Actually, my father killed my mother, then himself.

This is the tie that binds Dave and me.

Sort of.

Dead dads (and for me, a dead mom and murder-suicide thrown in). Same age at onset of grief, or shock, or developmental arrest, what have you. Both wrecked, aimless sons, and with foisted inheritances to boot. His a business, mine a house. A house, fully paid off, that I can live in practically for free and that, despite its horrored past, I can't bring myself to sell or leave or incinerate.

I'm sorry? What's that?

Depressed? Destroyed? Crushed beneath the boot heel of fate?

Why, yes. I suppose so.

That's the short of it.

I am, to put it limply, a lost boy playing at lost generation because my father blew my mother into the next life with the family .45 and then tasted the muzzle for himself one summer evening while I was off finding myself in the national parks and legal whorehouses of the American Southwest.

Now give me my pills and walk away.

Actually, I don't see a doc.

I get my pills from Tijuana via a stripper friend, Jaz (short for Jazmin—not her real name, I'm guessing), who deals a sideline in pharmaceuticals. She can get me anything, but most of what I want is benzos. Anxiety balms: Valium, Xanax, Klonopin, Ativan, whatever's on the menu. When dosed liberally and taken with magnums of alcohol, they knock me on my face for long enough to mimic sleep.
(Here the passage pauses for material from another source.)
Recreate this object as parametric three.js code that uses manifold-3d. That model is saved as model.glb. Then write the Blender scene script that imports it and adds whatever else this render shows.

They're doozies, but they can work in the waking hours, too. With just the barest nip or two of sour mash, they level the quake-rubble topography of my mind and let me coast on the barren plain of sweet amnesia like the kid I once was, taking those first euphoric pedal strokes on my brand-new BMX bike.

Thanks, Dad.

For the bike, the memories, the aftermath. For the genes that, in light of past events, you really have to wonder about.

What am I capable of? Can you be programmed for capability? Culpability? Or is that all in the upbringing? The circumstance? The substance abuse?

Hard to say, really.

I'm fine on the first count at least. Free and clear on the early influence, as I believe I've said. Golden normal child—as far as anyone could tell. Well heeled and well liked. Mom and Pop blameless in the offing. Not even an unwarranted spanking I can bring them up on. Just good, solid provider parenting that foretold nothing of what was to come.